The weirdest part of all this is that, even when we are not trying to reach agreement on these controversial issues but about some more general matters such as public participation, civil society inclusion, justice, and even climate change, the division is still visible, and there are now conflicting sides that prevent agreements from being reached and coordinated action on any other topic from being taken.
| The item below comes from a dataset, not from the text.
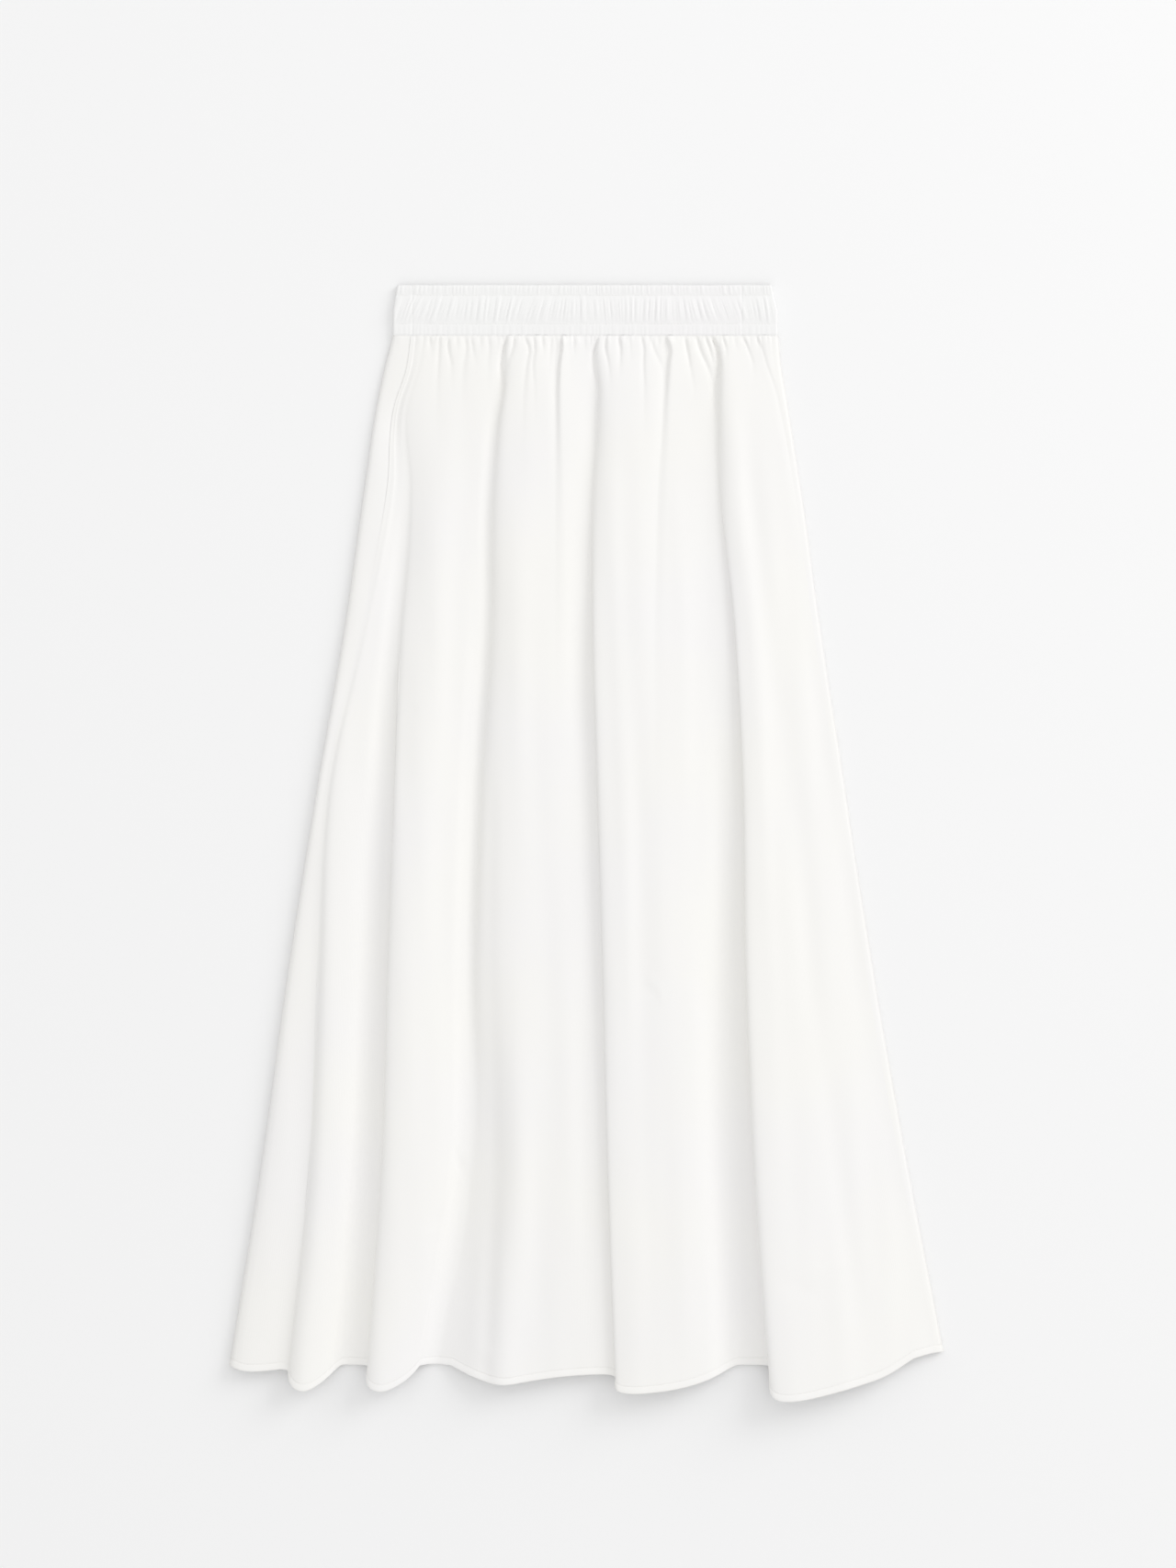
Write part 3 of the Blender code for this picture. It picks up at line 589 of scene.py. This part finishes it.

Neither of these two controversial topics has been part of the agenda specific to OAS in recent decades, and, nevertheless, most of the official occasions at which civil society has the opportunity to interact with the OAS and with government representatives are frustrated due to deep divisions, and even fighting among CSO. What is more, many government officials doubtlessly benefit from such divisions.

 

In light of this situation, in 2019, in close cooperation with the OAS and on the margins of the OAS General Assembly, I was involved in promoting an exercise called “unlikely dialogue”, in the course of which representatives of opposing organisations sat down to engage in dialogue to try to find common ground. We partnered with a Colombian platform that has extensive experience in leading unlikely dialogues in the context of Colombia’s more recent peace process. This group had facilitated encounters between victims and perpetrators, achieving amazing results in the process.

 

The objective for the exercise at the OAS meeting mentioned above was to explore the frustrations that the organisations had in order to identify the natural tensions between their positions, and thus build common ground on which, despite these differences, they could come to an understanding. The methodology was rather simple: small groups from a larger audience sit to talk about three main questions: i) Which things frustrate you about dialogue processes in the OAS? ii) What are your main collective concerns? iii) Was there any agreement about what was shared? Only people sitting in the centre of the room were able to speak, and every person decided how long s/he stays in the centre and for how long s/he speaks.

 

At the end of the day, all participants reached an agreement in what was an unprecedented and historic moment: to demand that the Secretary General of the OAS and the representatives of the governments remain throughout all exchange sessions with civil society and engage in a genuine dialogue with their representatives. This was very important as, for several years now (the OAS General Assemblies take place annually), the Secretary General only inaugurated the event with civil society and then left, and the government representatives took a similar approach. This has been considered by most people to show a lack of respect for the civil society organisations present, which, in the end, can also be interpreted as a lack of respect for the citizens of the continent.

 

In this link, you can see the video of the systematisation of the exercise. For me, it was very moving to see people critically reflecting on their personal positions after the exchange in the dialogue. One of the strongest stakeholders against abortion told me the following after the meeting: “The truth is that it is a mistake that we call women who abort ‘murderers’. I have heard many of their stories, and there is much pain; and, instead of alleviating it, we are increasing it with our speeches.” This seems to me a leap forward in understanding between opposing parties and between worsening conflicts with open wounds. This is the power of dialogue.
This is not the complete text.